Where are we today?
Researchers across the University of Georgia are continuing to work on discussing the history of slavery in Athens and other aspects of African American experience. Here we highlight those projects and encourage everyone to follow the links to learn more.
An article published in the Red and Black on February 22, 1978 mentions the removal of some unmarked graves of enslaved people from Old Athens Cemetery to the Athens waterworks. This occurred during the original construction of Baldwin Hall in the 1930s. Community members and UGA researchers are endeavoring to learn more about the location of this final resting place.
The reason we know some aspects of the genetic histories of the people buried beneath the Baldwin Hall lot is through genetic analysis of "ancient DNA" (aDNA). Preliminary aDNA research has focused on mitochondrial DNA, a type of DNA in our bodies that is much more numerous than nuclear DNA, and therefore serves as a starting off point for ancient genomics.
Mitochondrial DNA is present in the mitochondria of cells (the so-called "powerhouses" of cells). There are hundreds or thousands of mitochondria in every one of our cells.
In contrast, nuclear DNA is present only in each cell's nucleus, of which there is one per cell.

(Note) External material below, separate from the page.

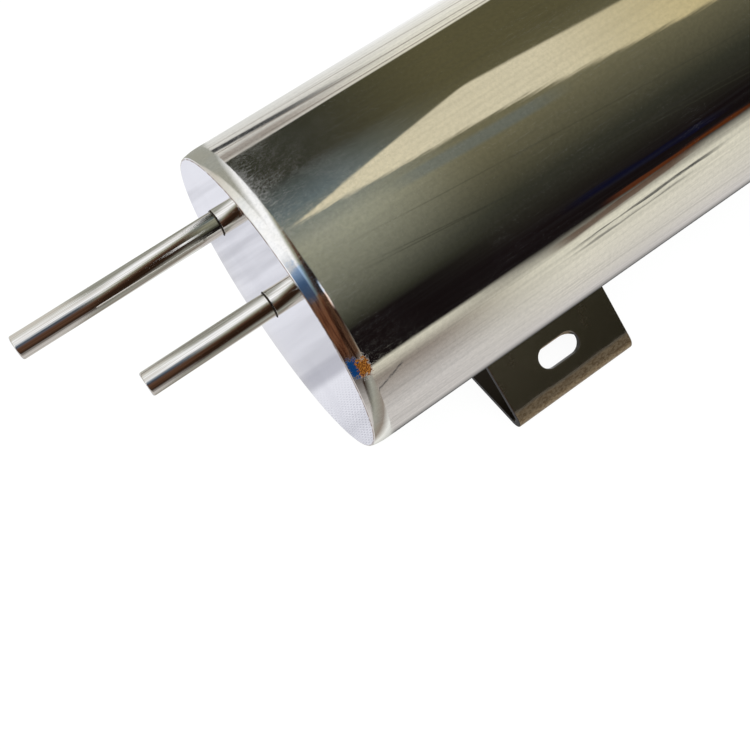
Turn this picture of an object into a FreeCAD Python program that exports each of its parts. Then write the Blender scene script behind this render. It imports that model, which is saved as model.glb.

Mitochondrial DNA, unlike nuclear DNA, is only inherited from our mothers, meaning it only reflects our maternal lineages. Nuclear DNA is a combination of both our paternal and maternal lineages.
The mitochondrial aDNA evidence indicates nearly all, or perhaps all, the individuals disinterred from Old Athens Cemetery near Baldwin Hall are of African Ancestry. In a few cases, the mitochondrial DNA were ambiguous or indicated other ancestry (e.g., Asian). However, these are only glimpses at people's mothers: for a glimpse at their fathers, we must analyze nuclear DNA.
In a March 2018 update, the Office of the Vice President for Research announced the nuclear DNA research was underway, and would probably be completed in Fall 2018. Not only will this information provide more information about the paternal ancestry of these individuals, it also could serve the basis for exploring relationships between people alive today in Athens and individuals buried in the cemetery.
Additionally, a report by the Southeastern Archaeological Services, Inc. is forthcoming that comprehensively documents all of the archaeological and historical findings of the excavation.
There is an ongoing discussion about what will happen to the other people buried at Baldwin Hall.